Thursday, May 04, 2006
Sunshine Monologue 190
And The Thoughts Continue
Part II
I had something interesting happen that deserves a few words.
LA's Finest and I are adding more and more to the foundation of our love as we take this most beautiful journey. Now of course - our union affects alot of people, we got kids, ex's and all kinds of other people that we both will acknowledge within our union. Now we might not give them any real energy, but we do know they are around. Well
LA came home one day and said he was told that he probably wouldn't end up marrying me because I didn't look like I was up to his....speed. Now unbeknownst to him, this was not the first time this sentiment had been expressed about me. I actually had heard this before from
Mobetta's Ex wife. And here I was again, many years down the line running into this sentiment again.
I always find it interesting how as women we think it is our 'right' to chew up and spit out men and then require them to forever be in debt to us because we gave them the time of day. So many women operate on the principle "Do as I say and not as I do". We can break up and move on with new people and new experiences but don't let our last man, finally bury what we had and move on - - Oh HELL NO! How dare him! How dare he have the nerve to......be happy. We need to really check this among ourselves, because not only is it not fair - it's borderline psychotic behaviour if you ask me.
I smiled this time like I smiled last time at that 'ASSumption'. When
LA's said it, it reminded me of that McDonalds Commercial, where the dude looks at the woman and thinks she's square and not with it and then her cell phone goes off and she's CRUNK! I like being that woman! I like the fact that the fabulousness that is I - is not wasted on everyone and it takes a keen eye to even point it out. There are alot of thoughts out there about me and WHO I AM. I find it exciting and intriguing. So please, continue to think right up until "I Now Pronounce You Husband and Wife" rings out over the land........

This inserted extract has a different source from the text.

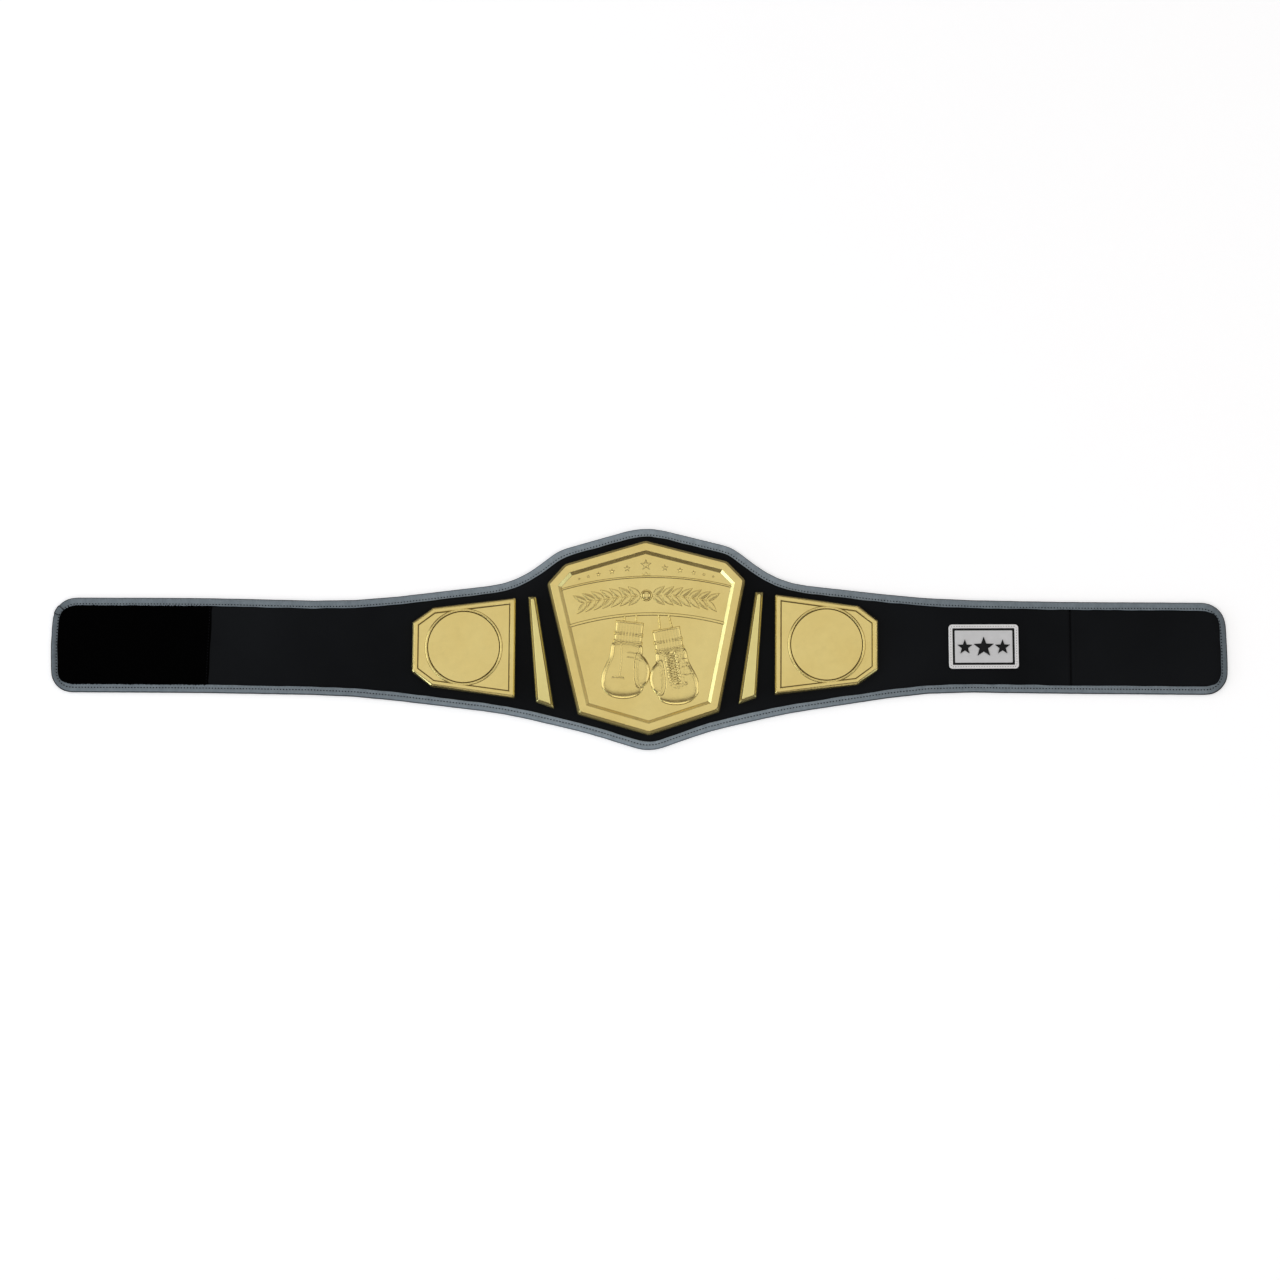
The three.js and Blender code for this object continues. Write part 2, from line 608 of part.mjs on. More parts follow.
// One glove that hangs from the banner's lower rib by its two cords. side is 1 with its thumb on the right.
function glove(middle, side, degrees, laced) {
  const place = (loop) => loop.map((p) => p.clone().rotateAround(point(0, 0), radians(degrees)).add(middle));
  const cuffHalf = GLOVE_WIDTH * 0.31;
  const cuffLoop = [point(-cuffHalf * 0.92, 0), point(cuffHalf * 0.92, 0),
    point(cuffHalf, CUFF_LENGTH), point(-cuffHalf, CUFF_LENGTH)];
  const band = (height) => barLoop(point(-cuffHalf * 1.06, height), point(cuffHalf * 1.06, height), BAND_WIDTH);
  const parts = [
    swelling(place(smoothLoop(MITT, side, 26)), GLOVE_RELIEF, GLOVE_WIDTH),
    swelling(place(smoothLoop(THUMB, side, 14)), GLOVE_RELIEF * 1.15, GLOVE_WIDTH * 0.5),
    mound(place(cuffLoop), GLOVE_RELIEF * 0.7, CUFF_EDGE),
    mound(place(band(CUFF_LENGTH * 0.02)), GLOVE_RELIEF * 0.95, BAND_WIDTH * 0.15),
    mound(place(band(CUFF_LENGTH * 0.41)), GLOVE_RELIEF * 0.95, BAND_WIDTH * 0.15),
  ];
  for (const across of [-0.45, 0.45]) {
    const from = point(across * cuffHalf, CUFF_LENGTH * 0.9);
    const to = point(across * cuffHalf * 0.6, CUFF_LENGTH * 2.4);
    parts.push(mound(place(barLoop(from, to, CORD_WIDTH)), RELIEF, CORD_WIDTH * 0.2));
  }
  if (laced) {
    for (let k = 0; k < LACE_RUNGS; k++) {
      const y = -GLOVE_LENGTH * (0.1 + 0.1 * k);
      const rung = barLoop(point(-GLOVE_WIDTH * 0.1, y), point(GLOVE_WIDTH * 0.1, y - CORD_WIDTH), CORD_WIDTH);
      parts.push(loft([
        { loop: place(rung), z: fieldZ },
        { loop: place(rung), z: fieldZ + GLOVE_RELIEF + CORD_WIDTH * 0.4 },
      ]));
    }
  }
  return parts;
}

function mainPlateGeometry() {
  const loop = mainPlateLoop();
  const base = solidOf(loft(plateRings(loop, {
    thick: MAIN_THICK, wall: MAIN_WALL, chamfer: MAIN_CHAMFER, rim: MAIN_RIM, slope: MAIN_BEVEL, sink: MAIN_SINK,
  })));
  const field = inset(loop, MAIN_WALL + MAIN_CHAMFER + MAIN_RIM + MAIN_BEVEL * 0.85);
  const bounds = solidOf(prism(field, fieldZ - ROOT, MAIN_THICK));
  const ribs = [mound(ribLoop(BANNER_BAND / 2, TOP_RIB), RELIEF, TOP_RIB * 0.25),
    mound(ribLoop(-BANNER_BAND / 2, LOW_RIB), RELIEF, LOW_RIB * 0.25)];
  const cuffTop = BANNER_HEIGHT - BANNER_BAND / 2 - CUFF_LENGTH * 1.35;
  const gloves = [
    ...glove(point(-GLOVE_WIDTH * 0.44, cuffTop), 1, -7, false),
    ...glove(point(GLOVE_WIDTH * 0.5, cuffTop - CUFF_LENGTH * 0.35), -1, 9, true),
  ];
  const below = solidOf(prism(ribLoop(-BANNER_BAND / 2 - BANNER_RADIUS / 4, BANNER_RADIUS / 2),
    fieldZ - ROOT, MAIN_THICK));
  const hanging = fused(gloves).intersect(below);
  const relief = fused([...ribs, ...garland(), ...starRow(), crest()]).add(hanging).intersect(bounds);
  return geometryOf(base.add(relief));
}

function placedGroup(middle, degrees) {
  const group = new THREE.Group();
  group.position.set(middle.x, middle.y, seat);
  group.quaternion.setFromAxisAngle(AXIS_Z, radians(degrees));
  belt.add(group);
  return group;
}

addPiece('main_plate', mainPlateGeometry(), GOLD, placedGroup(mainMiddle, MAIN_TURN_DEG));

function barGeometry(loop) {
  return loft(plateRings(loop, { thick: BAR_THICK, wall: SMALL_WALL, chamfer: BAR_CHAMFER }));
}

const rightBar = rightBarLoop();
const barRise = Math.tan(radians(BAR_TILT_DEG)) * rightBar[3].x;
addPiece('wedge_bar_right', barGeometry(rightBar), GOLD, placedGroup(point(BAR_SHIFT, barRise), BAR_TURN_DEG));
addPiece('wedge_bar_left', barGeometry(mirrored(rightBar)), GOLD, placedGroup(point(BAR_SHIFT, -barRise), BAR_TURN_DEG));

// A side plate: sunk corners, and a disc in a raised ring that just meets the rim above and below.
function sidePlateGeometry(loop) {
  const sinkZ = SIDE_THICK - SIDE_SINK;
  const slope = Math.atan2((SIDE_INNER_HEIGHT - SIDE_KNEE_HEIGHT) / 2, SIDE_WIDTH - SIDE_CUT);
  const midHeight = SIDE_INNER_HEIGHT / 2 - (SIDE_WIDTH / 2) * Math.tan(slope);
  const ringOuter = midHeight * Math.cos(slope) - SMALL_WALL - SIDE_CHAMFER - SIDE_RIM + RING_LAP;
  const ringInner = ringOuter - RING_WIDTH;
  const plate = solidOf(loft(plateRings(loop, {
    thick: SIDE_THICK, wall: SMALL_WALL, chamfer: SIDE_CHAMFER, rim: SIDE_RIM, slope: SIDE_STEP, sink: SIDE_SINK,
  })));
  const profile = [
    point(0, sinkZ - ROOT),
    point(ringOuter, sinkZ - ROOT),
    point(ringOuter, sinkZ),
    point(ringOuter - RING_WIDTH * 0.35, SIDE_THICK),
    point(ringInner + RING_WIDTH * 0.25, SIDE_THICK),
    point(ringInner, SIDE_THICK - DISC_SINK),
    point(0, SIDE_THICK - DISC_SINK),
  ];
  const disc = solidOf(new THREE.LatheGeometry(profile, DISC_SIDES).rotateX(Math.PI / 2));
  const hollow = solidOf(new THREE.LatheGeometry([
    point(0, SIDE_THICK - DISC_SINK),
    point(ringInner, SIDE_THICK - DISC_SINK),
    point(ringInner + RING_WIDTH / 4, SIDE_THICK + DISC_SINK),
    point(0, SIDE_THICK + DISC_SINK),
  ], DISC_SIDES).rotateX(Math.PI / 2));
  return geometryOf(plate.add(disc).subtract(hollow));
}

const rightSide = sidePlateLoop();
const sideRise = Math.tan(radians(SIDE_TILT_DEG)) * sideMiddle.x;
addPiece('side_plate_right', sidePlateGeometry(rightSide), GOLD,
  placedGroup(point(sideMiddle.x, sideMiddle.y + sideRise), SIDE_TURN_DEG));
addPiece('side_plate_left', sidePlateGeometry(mirrored(rightSide)), GOLD,
  placedGroup(point(-sideMiddle.x, sideMiddle.y - sideRise), SIDE_TURN_DEG));

// Sewn label on the right arm: silver border and field on a black backing, with a row of stars.
function labelLoop(shrink) {
  const x = LABEL_WIDTH / 2 - shrink;
  const y = LABEL_HEIGHT / 2 - shrink;
  const soft = Math.max(LABEL_RADIUS - shrink, LABEL_RADIUS * 0.2);
  return roundedLoop([[-x, -y], [x, -y], [x, y], [-x, y]].map(([px, py]) => ({ x: px, y: py, soft })));
}

const label = placedGroup(point(RIGHT_REACH * 0.581, STRAP_HEIGHT * 0.008), LABEL_TURN_DEG);
const backingTop = LABEL_THICK;
const faceLow = backingTop + LABEL_BOND;
const faceTop = faceLow + LABEL_RELIEF;
addPiece('label_backing', prism(labelLoop(0), 0, backingTop), BLACK_RUBBER, label);
const borderOuter = labelLoop(LABEL_HEM);
const borderInner = labelLoop(LABEL_BORDER);
addPiece('label_border', loft([
  { loop: borderOuter, z: faceLow },
  { loop: borderOuter, z: faceTop },
  { loop: borderInner, z: faceTop },
  { loop: borderInner, z: faceLow },
], { joined: true }), SILVER_RUBBER, label);
addPiece('label_field', prism(labelLoop(LABEL_BORDER + LABEL_GROOVE), faceLow, faceTop), SILVER_RUBBER, label);
const labelStars = [
  { name: 'label_star_left', across: -1, size: 0.74 },
  { name: 'label_star_middle', across: 0, size: 1 },
  { name: 'label_star_right', across: 1, size: 0.74 },
];
for (const { name, across, size } of labelStars) {
  const loop = starLoop(LABEL_STAR_RADIUS * size, point(across * LABEL_STAR_PITCH, -LABEL_RELIEF));
  const low = faceTop + LABEL_BOND;
  addPiece(name, prism(loop, low, low + LABEL_RELIEF), BLACK_RUBBER, label);
}

// The origin goes under the middle of the whole belt.
const box = new THREE.Box3().setFromObject(belt, true);
const middle = box.getCenter(new THREE.Vector3());
belt.position.set(-middle.x, -middle.y, -box.min.z);

export default belt;
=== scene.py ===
"""A championship title belt, laid open on a white table.

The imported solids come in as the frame, and each is stood for by a detailed piece in the same place.
Shapes are drawn in millimetres, as in the part's source, and scaled to metres as they are placed.
"""
import math
import random

import bmesh
import bpy
import numpy as np
from mathutils import Matrix, Vector, noise


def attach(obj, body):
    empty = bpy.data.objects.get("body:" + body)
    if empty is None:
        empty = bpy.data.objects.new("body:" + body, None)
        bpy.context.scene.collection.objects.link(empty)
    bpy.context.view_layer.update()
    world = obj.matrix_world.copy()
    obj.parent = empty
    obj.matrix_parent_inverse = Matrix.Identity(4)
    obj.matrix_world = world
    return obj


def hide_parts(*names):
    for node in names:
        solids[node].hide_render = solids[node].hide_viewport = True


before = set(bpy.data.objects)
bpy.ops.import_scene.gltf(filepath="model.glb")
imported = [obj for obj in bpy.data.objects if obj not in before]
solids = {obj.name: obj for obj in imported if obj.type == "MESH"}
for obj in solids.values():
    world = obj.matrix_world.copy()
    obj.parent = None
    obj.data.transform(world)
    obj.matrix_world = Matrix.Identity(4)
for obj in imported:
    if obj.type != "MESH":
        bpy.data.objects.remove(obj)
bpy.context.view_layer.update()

MM = 0.001

# The photograph's camera: its focal length in the picture's own pixels, its height over the belt and its distance
PICTURE_WIDTH = 1280
FOCAL_LENGTH = 3571
VIEW_HEIGHT = 82
VIEW_DISTANCE = 3.7
VIEW_AIM = (0.001, -0.001, 0.003)

# Heights of the layers, the same as in the part's source
BINDING_WIDTH = 8.6
FABRIC_INSET = 2.0
STRAP_MIDDLE = 2.6
STRAP_TOP = 4.6
STRAP_UNDER = 0.6
GRIPPED_TOP = 4.0
SEAT = 4.9
PLATES_MIDDLE_X = 6
PLATES_REACH = 255  # the fabric waves more beyond the plates
CREASE_X = 446.8
LOOP_EDGE_X = -443.6
HOOK_EDGE_X = 446.9

# Sewing
STITCH_PITCH = 3.2
STITCH_LENGTH = 1.8
STITCH_INSET = 5.9
SEAM_LEAN = 0.9  # the seam lies farther in along the top than along the bottom
THREAD = 0.4
BINDING_THREAD = 0.72
SEAM_REACH = 2.3  # how far to each side the tape gives with its seam
TAPE_LIP = 6.5  # from here on in, the tape's free edge wavers and lies farther out at the belt's ends
BELT_END_X = 594
BINDING_SEAM_TOP = 4.36
BINDING_SEAM_UNDER = 1.12
CREASE_DEPTH = 2.4
CREASE_SEAM_TOP = 2.4
CREASE_SEAM_UNDER = 0.72
PILE_EDGE_SLANT = 0.036
TAPE_FOLD = 10.8  # how far across the tape its fold at the belt's edge lies

# Main plate
MAIN_PLACE = (8.5014, -0.2284, 1.0)
MAIN_LOOP = [(0, -100.5), (73.1, -77.6), (103, 59.2), (84.4, 79.2),
             (0, 102.5), (-84.4, 79.2), (-103, 59.2), (-73.1, -77.6)]
# Each step: how far in, how far up and, where given, how much painted shade its edge gets
MAIN_STEPS = [(0.6, 7.2, 0.55), (1.1, 1.2, 0.55), (0.9, 0.9, 0.95), (0.4, 0.5, 0.5), (0.2, 0.2),
              (7.2, 0), (3.3, -2.83, 0.1), (0.2, -0.17, 0.8), (0.3, 0)]
FIELD = 7.0
BANNER_RADIUS = 311
BANNER_HEIGHT = 44.6
BANNER_BAND = 39
LEAF_LENGTH = 16.4
LEAF_WIDTH = 6.2
LEAF_PAIRS = 7
LEAF_SPREAD = 38
BOSS_RADIUS = 6.2
STAR_RADIUS = 5.6
MIDDLE_STAR = 6.4
STAR_ROW = 76.6
GLOVE_WIDTH = 46
LACE_RUNGS = 5
GLOVE_LENGTH = 58
CUFF_LENGTH = 22
CUFF_HALF = GLOVE_WIDTH * 0.31
CUFF_TOP = BANNER_HEIGHT - BANNER_BAND / 2 - CUFF_LENGTH * 1.35

# Bars and side plates
RIGHT_SIDE_PLACE = (193.9038, -6.8186, -0.45)
LEFT_SIDE_PLACE = (-181.3009, -9.4381, -0.45)
SIDE_LOOP = [(-53.4, -52.4), (32.6, -41.2), (53.4, -25.7), (53.4, 25.7), (32.6, 41.2), (-53.4, 52.4)]
SIDE_TOP = 7.0
# Steps as for the main plate; a third value is painted shade
SIDE_STEPS = [(0.5, 5.6, 0.15), (1.2, 1.15), (1.1, 0.25), (1.6, 0), (1.1, -0.18), (0.4, -0.6, 0.8),
              (0.35, -0.9, 1), (0.25, -0.1, 1), (0.35, 0.58, 0.6), (0.25, 0)]
RING_OUTER = 40.166
RING_INNER = 37.166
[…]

Missy Heat Mizer! Missy Heat Mizer! I have been laughing at this one as well, because I have come to accept that I can be a meany and can get quite fiesty. It's a part of my personality that I have embraced. It also is coming in handy when it comes to LA's Finest. He has the softest, most open heart I have ever encountered. He is AN ANGEL!! We are really ying for yang because he certainly has made me look more into my sensitive, tender side and I have had to just lay some stuff out on the line to him - because I want to fight so many people for taking advantage of him! How dare they take such a beautiful person and use him over and over again for their own evil selfish plans!
Know this: Pamela is in the house and I'm blocking left and right on his behalf - the days of using LA's Finest are OVA!!!!!! You ever feel like you wanna get even closer to someone. Love Making, which is the ultimate expression of openess and passion is NOT ENOUGH. I feel like that about
LA's Finest. Ya'll just don't understand, lol and probably are tired of me expounding on it - but oh well, lol. This is soooooo different than any experience with a man I have ever had. I feel like I want to take my skin off and show this man my soul. He is stripping away so many layers of old paint and the shine that is coming through is blinding! Getting in touch with deeper levels of me (including tears) has me all discombobulated but it is such a necessary journey. I sing from the rafters my love for this man. I have never been this demonstrative, this open or this forthcoming about a relationship. I have opened up to my momma, my family, perfect strangers.
We feel a bit fustrated because we want to be more to each other than just dating or whatever - it's like we need a bigger title and a bigger identity for what we got going on. I don't keep track of time or anything because it would put limitations and societal pressures around our union and I'm doing MY THANG with this man.
The atmosphere in my world, in my house is so wonderful. He belongs here - he is not outside of the scope of my day to day and I am not outside the scope of his. We have merged and it has been the most natural thing I have ever experienced. We have NO PRESSURE among us - our bond is bereft of drama. Some say you should argue before you mate - well we have disagreed, but we both are not argumentative - so why interject something that is not needed for us to get along.
We are up in here living, grooving and loving. I gots me a family and that's a beautiful thang! LA's Finest has met and integrated himself into my friend base - we move as a unit. Him being so open about our love with his family and friends is the most beautiful thing in the world. I have been a 'secret' in a man's world more times than I care to admit and for a man to 'claim' his love for me - is worth it's weight in gold. It's allowed me to 'claim' my love for him.
To be on the cusp of 40 is sexy within itself, but to then find Love and GOOD LOVE from a GOOD MAN - is Orgasmic.